More than four weeks after general elections in Zimbabwe, the official results for the presidential vote have yet to be announced. Obviously, Mugabe is keen not only to retain power at any cost, but, more importantly, also not to let the "foreign stooges" to govern Zimbabwe. But the verdict of the people has to be respected, though. One does not know if he would prefer a re-poll to sort out the issue with the opposition. Tsvangirai says he has already won the election outright and has called on Mugabe to step down. "The old man must go and have an honorable exit." But independent monitors and Mugabe's allies say that neither candidate passed the threshold of more than 50% of the vote required to be declared the president and so a run-off will needed. The MDC says 15 of its supporters have been killed since the elections and hundreds forced to flee their homes.

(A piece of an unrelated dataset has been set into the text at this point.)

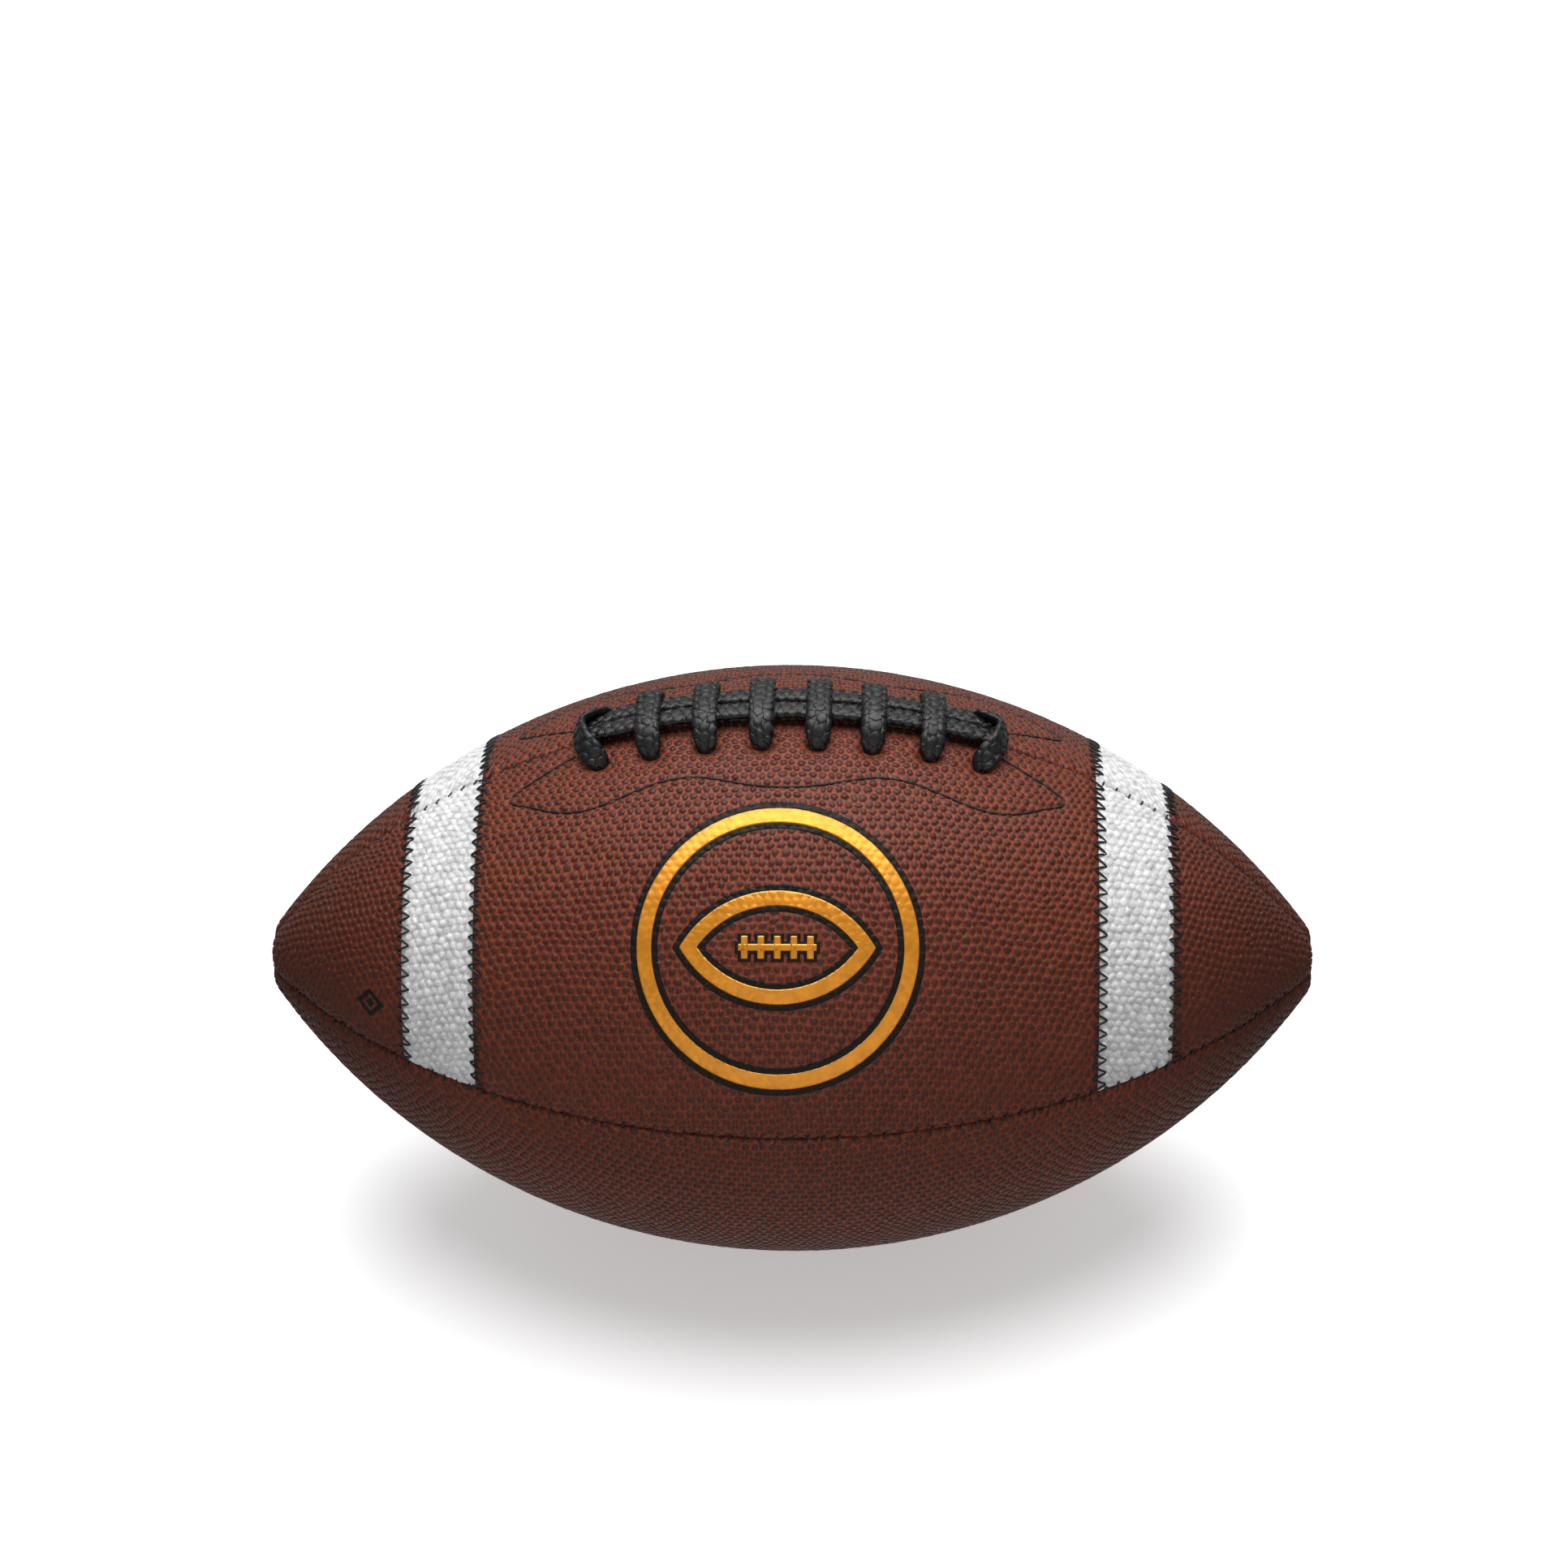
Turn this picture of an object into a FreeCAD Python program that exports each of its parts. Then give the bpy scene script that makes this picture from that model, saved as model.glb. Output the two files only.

Since the opposition is united with a thumping majority to claim for forming government, they want Mugabe to quit the scene. A report on the situation in Zimbabwe is to be presented to the UN Security Council soon. The opposition Movement for Democratic Change (MDC) has called on the UN to send a special envoy and to warn President Robert Mugabe that increasing violence against opposition activists amounts to "crimes against humanity".

Of course, the serious concern of the opposition MDC about the faltering or hanging poll verdict should be taken in to account by the UNSC and a solution should be found to put an end to the poll/democratic turmoil in Zimbabwe.